>> Start

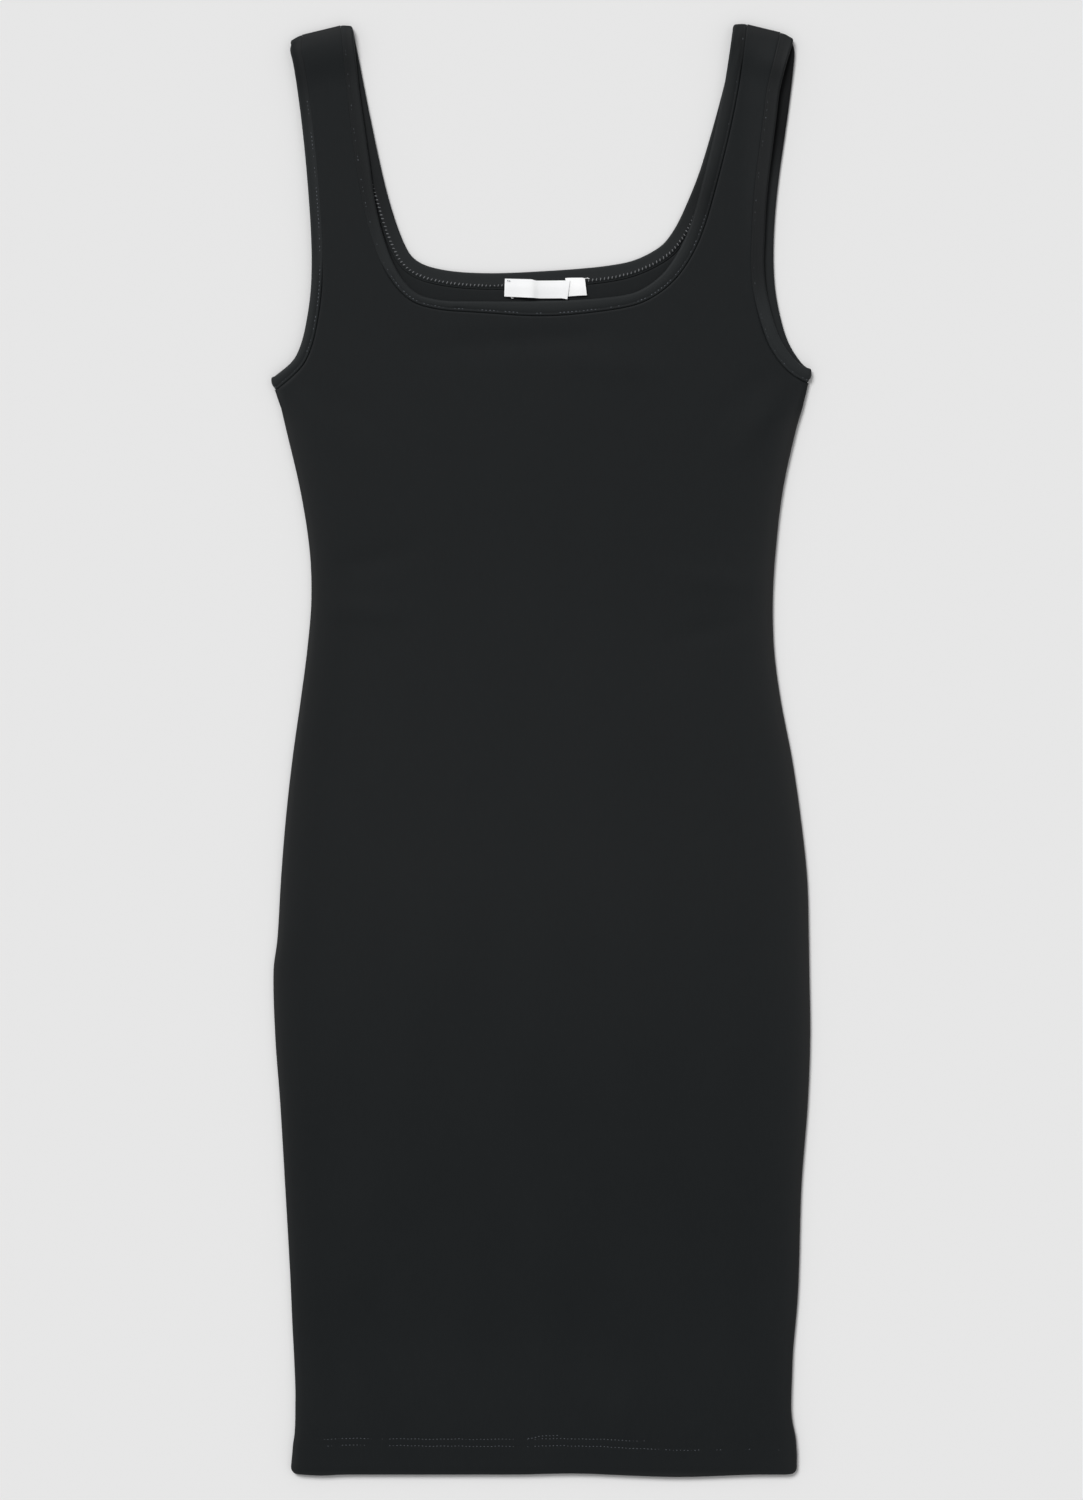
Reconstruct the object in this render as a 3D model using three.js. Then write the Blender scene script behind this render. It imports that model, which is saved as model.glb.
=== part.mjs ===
import * as THREE from 'three';

// A square-neck jersey tank dress laid flat on its back panel, in millimetres.
// Across is +X to the viewer's right, up from the hem to the shoulders is +Y, and the floor is Z = 0.

// Driving sizes of the cloth and its seams
const WALL = 1.1;
const SEAM_GAP = 0.3;
const FOLDED = 2 * WALL;
const HEM_DEPTH = 20;
const LABEL_WALL = 1.1;

// The plane between the front and back layers where both are folded bands
const MID_LEVEL = FOLDED + SEAM_GAP / 2;

// Heights of the front panel's face over the hem, the body and the straps
const HEM_TOP = 2 * FOLDED + SEAM_GAP;
const BODY_TOP = 2 * WALL + 0.5;
const PANEL_INSET = 0.5;
const STRAP_TOP = MID_LEVEL + SEAM_GAP / 2 + PANEL_INSET + WALL;
const EDGE_PUFF = 0.7;

// Half outlines of the body, one row for each section from the hem to below the arm
const SIDE_SECTIONS = [
  { up: 0, left: -165.4, right: 168.7 },
  { up: 26, left: -163.3, right: 167.6 },
  { up: 56, left: -162.9, right: 165.4 },
  { up: 96, left: -164.8, right: 167.6 },
  { up: 136, left: -166.5, right: 169.8 },
  { up: 190, left: -169.0, right: 171.4 },
  { up: 245, left: -173.0, right: 175.6 },
  { up: 290, left: -176.3, right: 177.2 },
  { up: 333, left: -177.4, right: 176.6 },
  { up: 353, left: -174.9, right: 176.3 },
  { up: 393, left: -172.5, right: 175.2 },
  { up: 432, left: -169.4, right: 171.1 },
  { up: 472, left: -165.0, right: 165.3 },
  { up: 512, left: -159.4, right: 157.6 },
  { up: 545, left: -155.1, right: 153.3 },
  { up: 578, left: -152.4, right: 152.5 },
  { up: 611, left: -153.6, right: 154.5 },
  { up: 650, left: -159.7, right: 159.4 },
  { up: 690, left: -169.0, right: 168.0 },
  { up: 704, left: -172.2, right: 171.8 },
];

// Free edges of the armholes, one row for each section from below the arm to the shoulder
const ARMHOLE_SECTIONS = [
  { up: 733, frontLeft: -166.7, backLeft: -166.2, frontRight: 170.3, backRight: 172.3 },
  { up: 738, frontLeft: -162.8, backLeft: -162.0, frontRight: 165.0, backRight: 168.4 },
  { up: 749, frontLeft: -158.4, backLeft: -156.5, frontRight: 157.8, backRight: 162.3 },
  { up: 775, frontLeft: -153.5, backLeft: -150.3, frontRight: 149.5, backRight: 155.3 },
  { up: 795, frontLeft: -152.2, backLeft: -148.3, frontRight: 146.8, backRight: 153.2 },
  { up: 815, frontLeft: -152.4, backLeft: -148.2, frontRight: 147.0, backRight: 153.1 },
  { up: 845, frontLeft: -154.2, backLeft: -149.8, frontRight: 148.5, backRight: 155.2 },
  { up: 875, frontLeft: -156.8, backLeft: -152.8, frontRight: 152.1, backRight: 159.1 },
  { up: 894, frontLeft: -158.9, backLeft: -155.6, frontRight: 154.5, backRight: 162.0 },
  { up: 914, frontLeft: -161.5, backLeft: -159.4, frontRight: 157.0, backRight: 164.4 },
  { up: 931, frontLeft: -164.2, backLeft: -163.2, frontRight: 161.2, backRight: 166.4 },
];

// Free edge of the front neckline from the left shoulder to the right, with the band's width there
const FRONT_NECK = [
  { across: -120.8, up: 916.0, band: 7.8 },
  { across: -117.6, up: 893.0, band: 8.6 },
  { across: -113.5, up: 864.6, band: 8.8 },
  { across: -110.2, up: 841.0, band: 8.0 },
  { across: -105.6, up: 820.4, band: 7.2 },
  { across: -98.8, up: 801.2, band: 6.8 },
  { across: -91.1, up: 788.0, band: 6.2 },
  { across: -82.0, up: 779.6, band: 5.8 },
  { across: -67.3, up: 775.6, band: 6.0 },
  { across: -40.9, up: 774.8, band: 7.2 },
  { across: 0.0, up: 774.8, band: 9.5 },
  { across: 33.7, up: 776.4, band: 8.6 },
  { across: 60.1, up: 780.3, band: 7.8 },
  { across: 71.3, up: 786.0, band: 8.0 },
  { across: 81.5, up: 795.0, band: 8.4 },
  { across: 91.1, up: 809.8, band: 9.0 },
  { across: 99.0, up: 828.3, band: 9.0 },
  { across: 106.3, up: 854.7, band: 9.2 },
  { across: 113.3, up: 882.7, band: 9.3 },
  { across: 119.7, up: 913.4, band: 9.3 },
  { across: 123.7, up: 938.5, band: 9.2 },
];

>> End

**Given instruction:**
Begin with the first line of the listing and copy exactly through the line that contains "const MID_LEVEL = FOLDED + SEAM_GAP / 2;", please, keeping both ends and leaving out everything after.

**Answer to the task:**
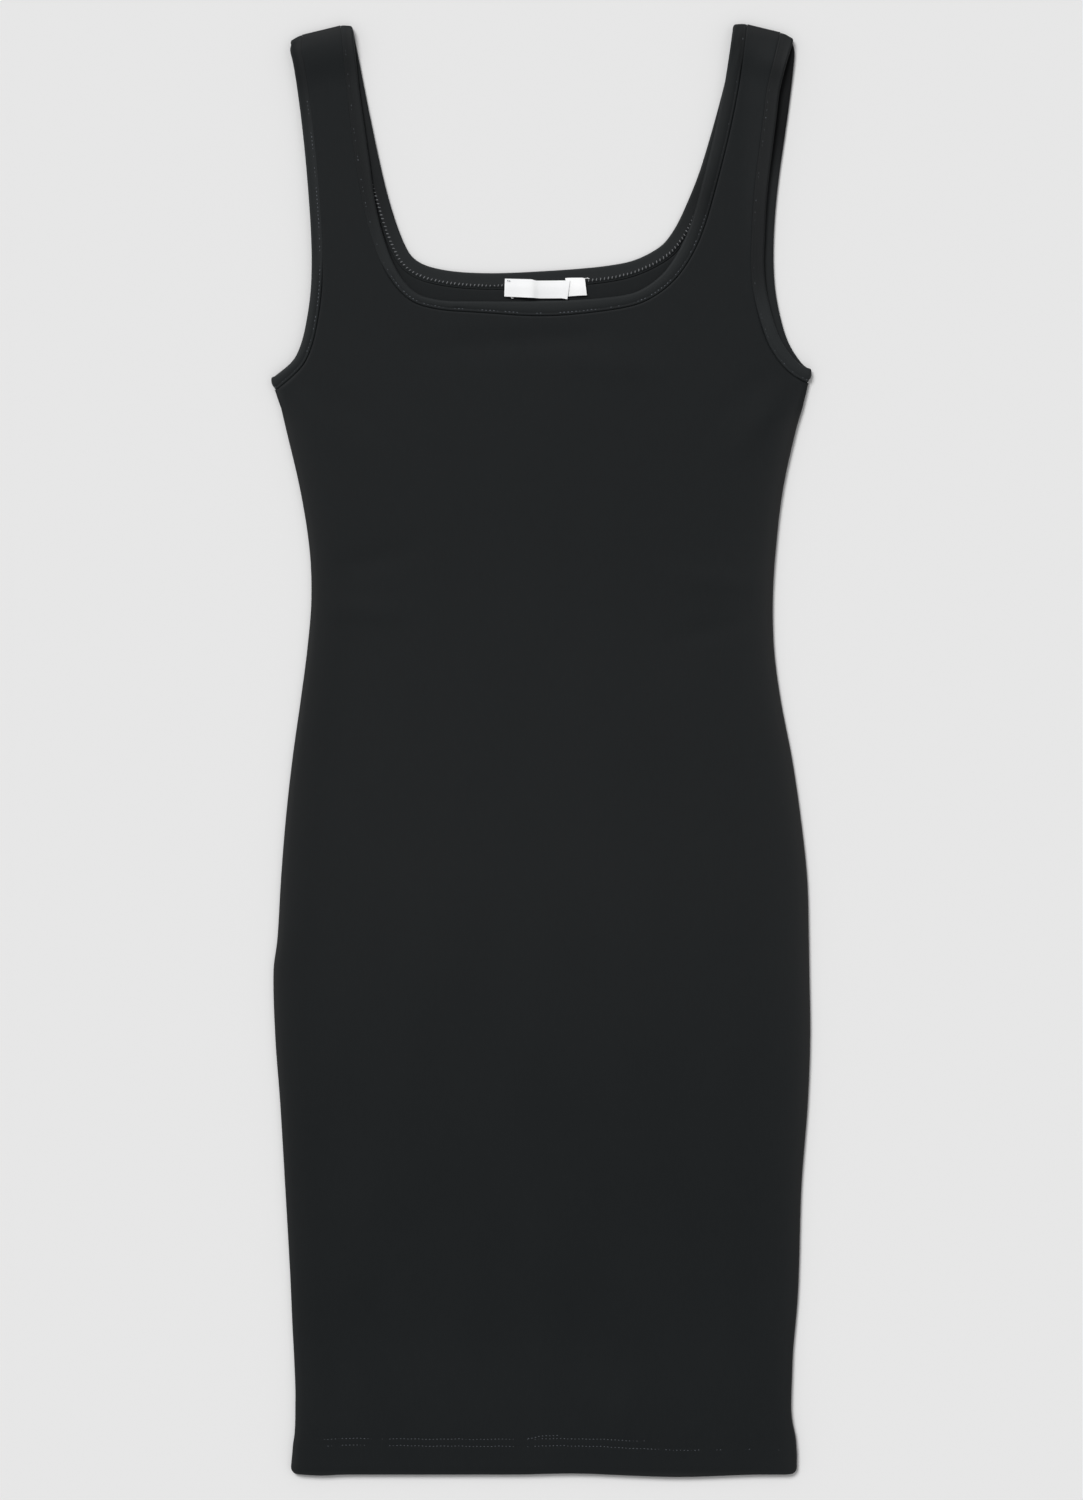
Reconstruct the object in this render as a 3D model using three.js. Then write the Blender scene script behind this render. It imports that model, which is saved as model.glb.
=== part.mjs ===
import * as THREE from 'three';

// A square-neck jersey tank dress laid flat on its back panel, in millimetres.
// Across is +X to the viewer's right, up from the hem to the shoulders is +Y, and the floor is Z = 0.

// Driving sizes of the cloth and its seams
const WALL = 1.1;
const SEAM_GAP = 0.3;
const FOLDED = 2 * WALL;
const HEM_DEPTH = 20;
const LABEL_WALL = 1.1;

// The plane between the front and back layers where both are folded bands
const MID_LEVEL = FOLDED + SEAM_GAP / 2;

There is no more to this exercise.